Já o Partido Socialista também apresentou um projeto de lei que visa assegurar o apoio às entidades privadas que exerçam atividades de verificação de factos e de atribuição de selos de qualidade. O partido considera que a verificação de factos “não deve caber a nenhum departamento do Estado”, mas sim “a entidades privadas não sujeitas a qualquer interferência pública na forma como exercem a sua missão”.

Este ponto vem esclarecer o que está inscrito na carta, onde se lê que o “Estado apoia a criação de estruturas de verificação de factos por órgãos de comunicação social devidamente registados e incentiva a atribuição de selos de qualidade por entidades fidedignas dotadas do estatuto de utilidade pública”. E responde a algumas das maiores críticas feitas pela Iniciativa Liberal e que José Magalhães recusou no debate: “Não contem connosco para a discussão mas não metam na boca que queremos estatizar a comunicação social.”

Ao contrário do PAN, o PS pretende ainda manter a ideia de selo de qualidade e que seja incentivada a atribuição dos mesmos a vários sites. “Como é próprio de um regime democrático, podem existir e atuar outras entidades que se autointitulem fact-checkers e até entidades que atribuam selos de qualidade.
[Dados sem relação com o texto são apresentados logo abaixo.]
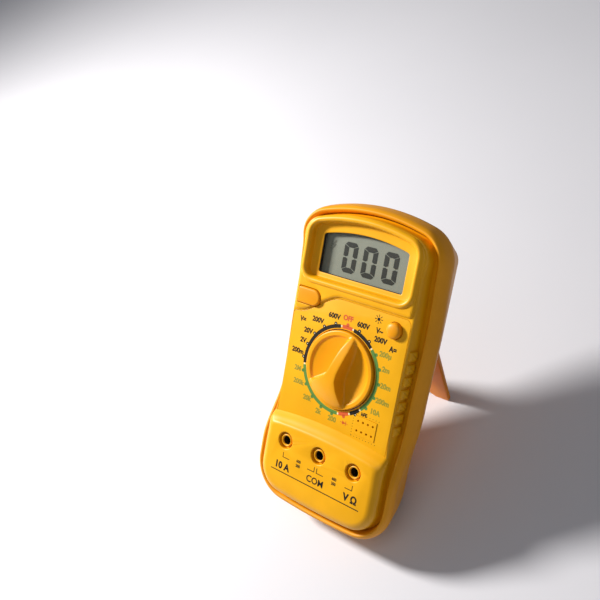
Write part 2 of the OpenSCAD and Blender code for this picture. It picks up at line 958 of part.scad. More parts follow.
module selector_knob() {
    color(yellow)
        propped()
            turned() {
                rotate_extrude($fn = 72)
                    polygon([[0, -2], [knob_r - 0.6, -2], [knob_r, -1.4], [knob_r, 0.6],
                        [knob_r - 1, 1.4], [knob_r - 2, 1.4], [8, -0.4], [0, -0.4]]);
                intersection() {
                    union() {
                        grip();
                        slab([[-2, 14], [2, 14], [8, -14], [-8, -14]], -0.5, 0.5);
                    }
                    post(0, 0, -1, grip_h + 1, knob_r - 0.2);
                }
                post(0, 0, skirt_low, -1.9, hub_r);
            }
}

module switch_rotor() {
    color("#E6E6E0")
        propped()
            turned()
                difference() {
                    union() {
                        post(0, 0, rotor_low, rotor_top, rotor_r);
                        post(0, 0, skirt_low, rotor_low + tiny, skirt_r);
                    }
                    post(0, 0, skirt_low - 1, rotor_low, skirt_r - skirt_t);
                    post(0, 0, skirt_low - 1, 0, hub_r + 0.05);
                    for (a = [0, 180])
                        rotate([0, 0, a])
                            at(0, channel_start, ball_z)
                                rotate([-90, 0, 0])
                                    cylinder(h = rotor_r, r = ball_r + ball_fit);
                }
}

module wiper_contacts() {
    color("#D4AF37")
        propped()
            turned()
                for (a = [30, 150, 270])
                    rotate([0, 0, a]) {
                        block(wiper_r, 0, rotor_low - 0.3, rotor_low, 4, 6);
                        for (s = [-1, 1])
                            block(wiper_r, s * 2.4, board_top + 0.05, rotor_low, 2.6, 0.8);
                    }
}

module detent_balls() {
    color("#C8CCD0")
        propped()
            turned()
                for (s = [-1, 1])
                    at(0, s * (rotor_r - 0.1), ball_z)
                        sphere(r = ball_r, $fn = 32);
}

// Coil springs that push the detent balls outwards
module detent_springs() {
    turns = 4;
    steps = 12;
    coil_r = 0.8;
    wire_r = 0.22;
    low = channel_start + wire_r;
    high = rotor_r - 0.1 - ball_r - wire_r;
    color("#A8ACB0")
        propped()
            turned()
                for (s = [-1, 1])
                    tube([for (i = [0:turns * steps])
                        let (k = i / (turns * steps), a = 360 * turns * k)
                        [coil_r * cos(a), s * mix(low, high, k), ball_z + coil_r * sin(a)]],
                        wire_r, [0, 1, 0]);
}

// ---- Buttons ----

module hold_button() {
    color(yellow)
        propped() {
            slab(hold_outline(0), flange_top, hold_top);
            difference() {
                slab(hold_outline(flange_w), flange_top - flange_t, flange_top);
                block(hold_x - hold_half_l - 2, hold_y, -5, 0, 4, 20);
            }
            post(hold_x, hold_y, stem_low, flange_top, stem_r);
        }
}

module backlight_button() {
    color(yellow)
        propped() {
            at(light_x, light_y, 0)
                rotate_extrude()
                    polygon([
                        [0, flange_top - flange_t],
                        [light_button_r + flange_w, flange_top - flange_t],
                        [light_button_r + flange_w, flange_top],
                        [light_button_r, flange_top],
                        [light_button_r, 1.2], [3, 2], [2, 2.4], [0, 2.6]
                    ]);
            post(light_x, light_y, stem_low, flange_top, stem_r);
        }
}

module push_switch(x, y) {
    propped()
        difference() {
            block(x, y, board_top, switch_top, switch_side, switch_side);
            post(x, y, switch_floor, switch_top + 1, stem_r + stem_fit);
        }
}

module hold_switch() {
    color("#33373C")
        push_switch(hold_x, hold_y);
}

module backlight_switch() {
    color("#33373C")
        push_switch(light_x, light_y);
}

// ---- Screws ----

// Self-tapping screw with its head at the back and a cross recess in it
module screw(x, y, head_z, length, r) {
    difference() {
        union() {
            post(x, y, head_z, head_z + screw_head_h, head_ratio * r);
            post(x, y, head_z, head_z + length, r);
        }
        block(x, y, head_z - 1, head_z + 0.8, 2.2 * r, 0.5 * r);
        block(x, y, head_z - 1, head_z + 0.8, 0.5 * r, 2.2 * r);
    }
}

module case_screws() {
    color("#9AA0A6")
        propped()
            for (p = case_screw_at)
                screw(p[0], p[1], head_seat, case_screw_l, case_screw_r);
}

module board_screws() {
    color("#9AA0A6")
        propped()
            for (p = board_screw_at)
                screw(p[0], p[1], board_back - screw_head_h, board_screw_l, board_screw_r);
}

boot();
stand();
front_case();
rear_case();
dial_label();
display_window();
lcd_frame();
lcd_glass();
zebra_strip();
backlight_panel();
backlight_leds();
main_board();
selector_knob();
switch_rotor();
wiper_contacts();
detent_balls();
detent_springs();
hold_button();
hold_switch();
backlight_button();
backlight_switch();
jack_10a();
jack_common();
jack_volts();
transistor_socket();
fuse();
fuse_clips();
shunt_wire();
battery();
battery_snap();
battery_leads();
battery_pad();
converter_chip();
buzzer();
trimmer();
capacitors();
resistors();
case_screws();
board_screws();
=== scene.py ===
import json
import math

import bmesh
import bpy
from mathutils import Matrix, Vector


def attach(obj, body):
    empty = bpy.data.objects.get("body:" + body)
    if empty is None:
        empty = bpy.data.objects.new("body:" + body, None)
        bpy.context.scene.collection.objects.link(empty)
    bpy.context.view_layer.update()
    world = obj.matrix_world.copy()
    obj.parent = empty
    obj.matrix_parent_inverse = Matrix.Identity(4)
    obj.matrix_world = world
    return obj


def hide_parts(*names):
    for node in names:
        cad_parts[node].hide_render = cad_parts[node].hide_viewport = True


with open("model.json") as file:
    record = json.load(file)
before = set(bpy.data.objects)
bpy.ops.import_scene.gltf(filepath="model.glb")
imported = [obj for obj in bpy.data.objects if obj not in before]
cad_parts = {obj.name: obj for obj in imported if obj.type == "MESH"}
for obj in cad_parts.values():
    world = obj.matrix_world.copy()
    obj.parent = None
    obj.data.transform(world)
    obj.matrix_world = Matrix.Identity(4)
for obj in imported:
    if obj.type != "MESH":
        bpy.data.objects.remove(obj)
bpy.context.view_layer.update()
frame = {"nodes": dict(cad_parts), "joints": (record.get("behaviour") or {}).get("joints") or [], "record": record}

# ---------------------------------------------------------------- the face's own frame
# Everything is drawn in millimetres on the face: x across, y towards the display, z out of the
# face, zero at the centre of the dial. The selector's joint says where that is.
turn = next(j for j in frame["joints"] if j["name"] == "selector_turn")
OUT = Vector(turn["axis"]).normalized()
RIGHT = Vector((1, 0, 0))
UP = OUT.cross(RIGHT)
FACE = (
    Matrix.Translation(Vector(turn["pos_m"]))
    @ Matrix((RIGHT, UP, OUT)).transposed().to_4x4()
    @ Matrix.Scale(0.001, 4)
)

# ---------------------------------------------------------------- sizes, from the CAD part
# Outline of the boot: half widths, ends, level of the back, and radii of the ends and corners
HALF_TOP, HALF_WAIST, HALF_FOOT = 38.0, 37.3, 38.5
TOP, BOTTOM, BACK = 72.8, 73.6, -34.8
WAIST_Y, WAIST_TO_TOP, WAIST_TO_FOOT = -12.0, 35.0, 38.0
TOP_R, TOP_CORNER = 95.0, 16.0
BOTTOM_R, BOTTOM_CORNER = 300.0, 19.0
# Where the edges rise towards the jack end, and rise and spread towards the display end
RISE_START, RISE_END = -15.0, -45.0
TOP_RISE_START, TOP_RISE_END, TOP_SHARE = 25.0, 55.0, 0.28
SPREAD_START, SPREAD_END, LIFT = 48.0, 62.0, 1.6
# Display: its rim, the levels of the bezel and of the deck round it, and the window
RIM_HALF, RIM_LOW, RIM_CORNER, RIM_TOP_CORNER, RIM_TOP_R = 29.4, 34.2, 7.0, 8.0, 89.0
BEZEL, DECK = -1.9, 0.9
WINDOW_HALF, WINDOW_LOW, WINDOW_ARCH, WINDOW_CORNER = 21.9, 39.4, 59.6, 0.9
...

Sendo, contudo, imprescindível garantir o desenvolvimento da prevenção no quadro da Estratégica Europeia contra a Desinformação, a Carta não prevê o apoio público a essas entidades, o que se afigura razoável”, pode ler-se na proposta socialista.

O PS propôs o requerimento para que o projeto de lei baixasse à comissão e este foi aprovado por unanimidade, o que fará com que, juntamente com o do PAN, sejam discutidos nesta altura.